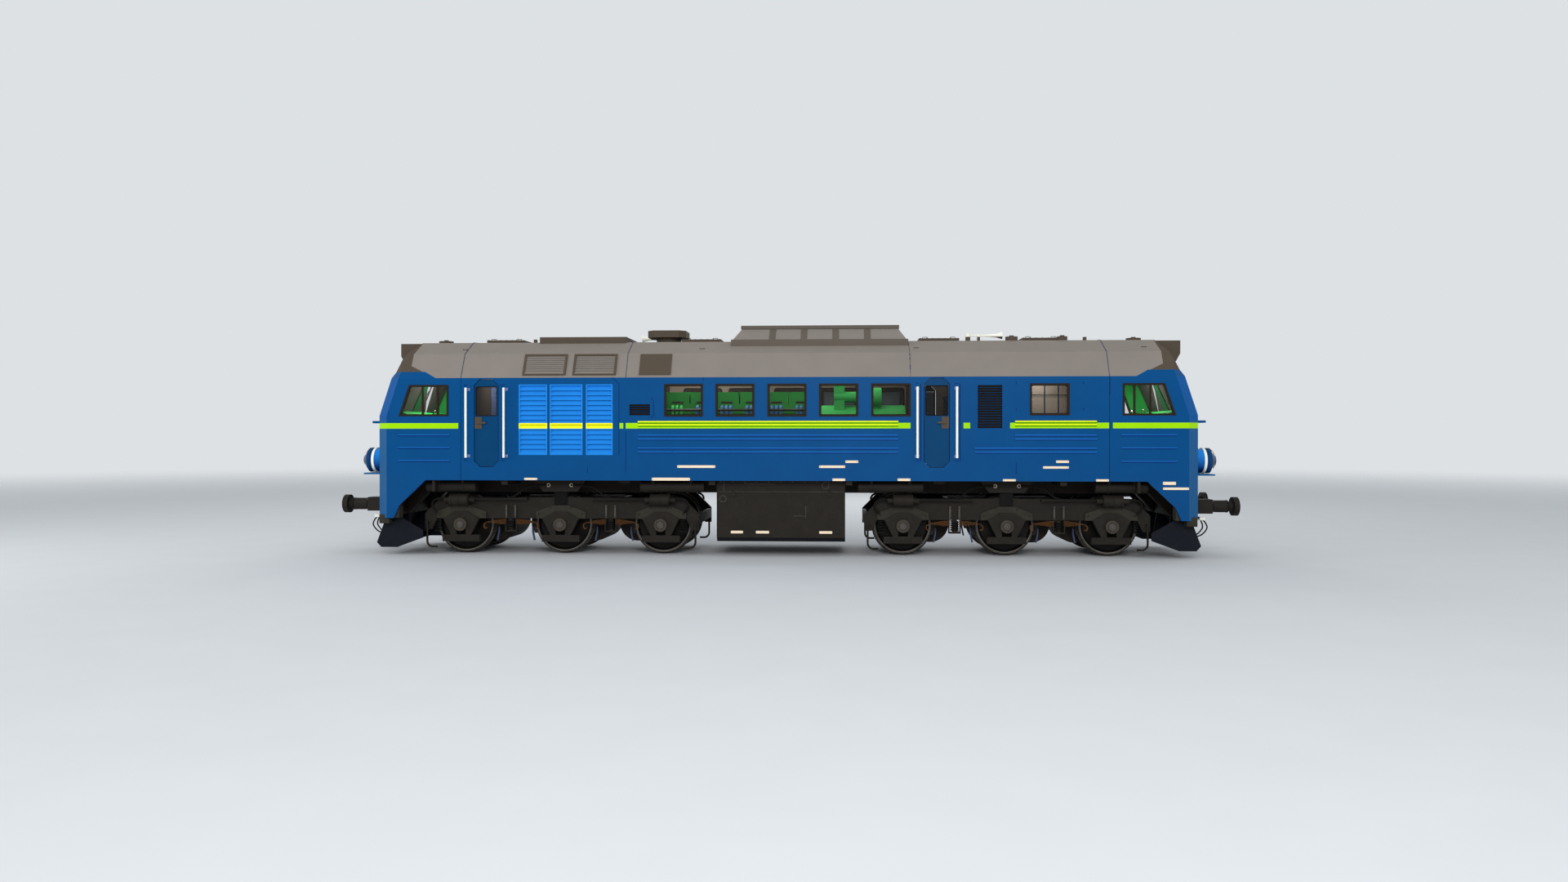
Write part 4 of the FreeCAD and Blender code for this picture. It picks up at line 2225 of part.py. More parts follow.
def build_cabinets():
    low = "body_bottom + floor_thickness + seat"
    shell = block("cabinet_block", ("cabinet_x", "cabinet_x + cabinet_length"),
                  ("-cabinet_half_width", "cabinet_half_width"), (low, "cabinet_top_z"))
    doors = []
    rows = (("cabinet_door_bottom_z", "cabinet_door_height"),
            ("(cabinet_door_bottom_z + cabinet_door_height + cabinet_door_gap)", "cabinet_door_upper_height"))
    for column in range(SIZES["cabinet_columns"]):
        start = f"cabinet_x + (cabinet_door_pitch - cabinet_door_width) / 2 + {column} * cabinet_door_pitch"
        for row, (base, height) in enumerate(rows):
            doors.append(
                block(
                    f"cabinet_door_{column}_{row}",
                    (start, f"{start} + cabinet_door_width"),
                    ("-(cabinet_half_width + cabinet_door_proud)", "-cabinet_half_width"),
                    (base, f"{base} + {height}"),
                )
            )
    node("electrical_cabinets", fuse("cabinet_body", shell, both_sides("cabinet_doors", together("cabinet_doors_near", *doors))))


def build_bulkheads():
    low = "body_bottom + floor_thickness + seat"
    walls = []
    places = {
        "cab_b": "cab_joint_x - 2 * bulkhead_thickness",
        "front": "bulkhead_front_x",
        "rear": "-bulkhead_rear_x - bulkhead_thickness",
        "cab_a": "-cab_joint_x + bulkhead_thickness",
    }
    for name, start in places.items():
        section = body_section(f"bulkhead_{name}_section", "body_wall + seat", start, f"{start} + bulkhead_thickness")
        keep = block(f"bulkhead_{name}_keep", (f"{start} - cut_overrun", f"{start} + bulkhead_thickness + cut_overrun"),
                     ("-body_half_width", "body_half_width"), (low, "crown_z"))
        walls.append(common(f"bulkhead_{name}", section, keep))
    node("bulkheads", together("bulkhead_all", *walls))


def build_cab_interiors():
    low = "body_bottom + floor_thickness + seat"
    desk = prism(
        "desk",
        "xz",
        [
            ("desk_knee_x", low),
            ("floor_end_x", low),
            ("desk_front_x", "desk_base_z"),
            ("desk_front_x", "desk_top_z + desk_rise"),
            ("desk_front_x - desk_rise", "desk_top_z + desk_rise"),
            ("desk_rear_x", "desk_top_z"),
            ("desk_rear_x", "desk_top_z - desk_rise"),
            ("desk_knee_x", "desk_base_z"),
        ],
        "-(body_half_width - body_wall - desk_wall_gap)",
        "(body_half_width - body_wall - desk_wall_gap)",
    )
    half = "seat_cushion / 2"
    seat = fuse(
        "seat",
        rod("seat_post", "z", "seat_post_radius", low, "seat_cushion_z", x="seat_x", y="seat_y"),
        block("seat_cushion_block", (f"seat_x - {half}", f"seat_x + {half}"), (f"seat_y - {half}", f"seat_y + {half}"),
              ("seat_cushion_z - seat_cushion_thickness", "seat_cushion_z")),
        block("seat_back", (f"seat_x - {half}", f"seat_x - {half} + seat_back_thickness"),
              (f"seat_y - {half}", f"seat_y + {half}"), ("seat_cushion_z - seat_cushion_thickness", "seat_back_top_z")),
    )
    node("driving_desks", both_ends("desk_pair", desk))
    node("cab_seats", four_ways("seat_set", seat))


cab_solid = build_cab()
roof_solid = body_section("roof_solid", "0", "-cab_joint_x", "cab_joint_x")
build_side_walls()
build_doors()
build_windows()
build_side_grilles()
build_roof(roof_solid)
build_fan(roof_solid)
build_monitor(roof_solid)
build_roof_fittings(roof_solid, cab_solid)
build_horns(roof_solid)
build_lamps(cab_solid)
build_handrails()
build_underframe()
build_tank()
build_reservoirs()
build_buffers()
build_draw_gear()
build_air_hoses()
build_plough()
build_wheelsets()
build_bogies()
build_engine()
build_radiators()
build_generator()
build_cabinets()
build_bulkheads()
build_cab_interiors()
doc.recompute()

faults = [item.Name for item in doc.Objects if "Invalid" in item.State or "Error" in item.State]
if faults:
    raise SystemExit("These objects failed: " + ", ".join(faults))
for label, item in NODES:
    if item.Shape.isNull() or not item.Shape.isValid() or not item.Shape.Solids:
        raise SystemExit("This piece has no valid solid: " + label)

os.makedirs("parts", exist_ok=True)
for label, item in NODES:
    solids = item.Shape.Solids
    shape = solids[0] if len(solids) == 1 else Part.makeCompound(solids)
    shape.exportStep(f"parts/{label}.step")
    print(f"{label}: {len(solids)} solids, {sum(solid.Volume for solid in solids) / 1e9:.3f} cubic metres")
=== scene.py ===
import math
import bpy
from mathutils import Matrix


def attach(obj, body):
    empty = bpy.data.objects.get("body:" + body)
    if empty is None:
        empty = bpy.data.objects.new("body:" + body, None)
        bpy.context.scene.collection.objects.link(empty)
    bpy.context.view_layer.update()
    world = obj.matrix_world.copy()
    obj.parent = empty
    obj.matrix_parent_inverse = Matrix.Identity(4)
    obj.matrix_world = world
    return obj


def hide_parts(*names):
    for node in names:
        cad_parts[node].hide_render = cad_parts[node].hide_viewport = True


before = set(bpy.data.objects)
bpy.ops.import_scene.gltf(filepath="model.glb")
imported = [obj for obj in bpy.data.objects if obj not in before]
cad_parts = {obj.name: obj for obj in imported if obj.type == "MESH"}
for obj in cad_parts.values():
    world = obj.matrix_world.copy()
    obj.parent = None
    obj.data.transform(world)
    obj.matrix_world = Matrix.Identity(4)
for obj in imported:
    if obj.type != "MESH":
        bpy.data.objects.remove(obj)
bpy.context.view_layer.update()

from types import SimpleNamespace

import bmesh
import bpy
import numpy as np
from bpy.props import FloatProperty, FloatVectorProperty, IntProperty, PointerProperty

# The paint, glass, rubber and small fittings of a six-axle diesel locomotive, in metres.
# X runs along the length, Y to the far side, Z up from the wheel flanges.

bl_info = {
    "name": "Diesel locomotive dressing",
    "version": (1, 0, 0),
    "blender": (4, 5, 0),
    "location": "3D View > Sidebar > Locomotive",
    "description": "Paints the locomotive and adds its springs, seals, pipes and small fittings",
    "category": "Object",
}

SIDES = {"near": -1, "far": 1}
SIDE_Y = 1.475
TANK_Y = 1.25
# Signs that carry a point of end b's far quarter to each of the four quarters
QUARTERS = np.array([(end, side, 1) for end in (-1, 1) for side in (-1, 1)])
BOGIES = {"bogie_a": -4.3, "bogie_b": 4.3}
AXLE_PITCH = 1.966
AXLE_Z = 0.590
AXLES = (-AXLE_PITCH, 0, AXLE_PITCH)
BETWEEN_AXLES = (-AXLE_PITCH / 2, AXLE_PITCH / 2)
# Openings as x0, x1, z0, z1
WINDOWS = [(x, x + 0.74, 2.68, 3.30) for x in (-2.204, -1.225, -0.24, 0.734, 1.715)]
WINDOWS.append((4.664, 5.398, 2.697, 3.294))
DOORS = {"door_a": (-5.876, -5.392), "door_b": (2.698, 3.182)}
STRIPE = (2.454, 2.56)
# A distance that lies past every part
BEYOND = 9
# Points nearer than this become one, and edges that turn further than this stay sharp
MERGE = 1e-5
SHARP = math.radians(35)


def linear(code):
    """Linear colour of sRGB hex: c / 12.92, or above 0.04045 ((c + 0.055) / 1.055) to the power 2.4."""
    share = np.array([int(code[i:i + 2], 16) for i in (0, 2, 4)]) / 255
    share = np.where(share <= 0.04045, share / 12.92, ((share + 0.055) / 1.055) ** 2.4)
    return (*share.tolist(), 1.0)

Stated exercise
Which lines above run from the one containing "faults = [item.Name" down to the one containing "obj.parent = None"? Repeat exactly those, both ends included, and nothing else.

Task solution
faults = [item.Name for item in doc.Objects if "Invalid" in item.State or "Error" in item.State]
if faults:
    raise SystemExit("These objects failed: " + ", ".join(faults))
for label, item in NODES:
    if item.Shape.isNull() or not item.Shape.isValid() or not item.Shape.Solids:
        raise SystemExit("This piece has no valid solid: " + label)

os.makedirs("parts", exist_ok=True)
for label, item in NODES:
    solids = item.Shape.Solids
    shape = solids[0] if len(solids) == 1 else Part.makeCompound(solids)
    shape.exportStep(f"parts/{label}.step")
    print(f"{label}: {len(solids)} solids, {sum(solid.Volume for solid in solids) / 1e9:.3f} cubic metres")
=== scene.py ===
import math
import bpy
from mathutils import Matrix


def attach(obj, body):
    empty = bpy.data.objects.get("body:" + body)
    if empty is None:
        empty = bpy.data.objects.new("body:" + body, None)
        bpy.context.scene.collection.objects.link(empty)
    bpy.context.view_layer.update()
    world = obj.matrix_world.copy()
    obj.parent = empty
    obj.matrix_parent_inverse = Matrix.Identity(4)
    obj.matrix_world = world
    return obj


def hide_parts(*names):
    for node in names:
        cad_parts[node].hide_render = cad_parts[node].hide_viewport = True


before = set(bpy.data.objects)
bpy.ops.import_scene.gltf(filepath="model.glb")
imported = [obj for obj in bpy.data.objects if obj not in before]
cad_parts = {obj.name: obj for obj in imported if obj.type == "MESH"}
for obj in cad_parts.values():
    world = obj.matrix_world.copy()
    obj.parent = None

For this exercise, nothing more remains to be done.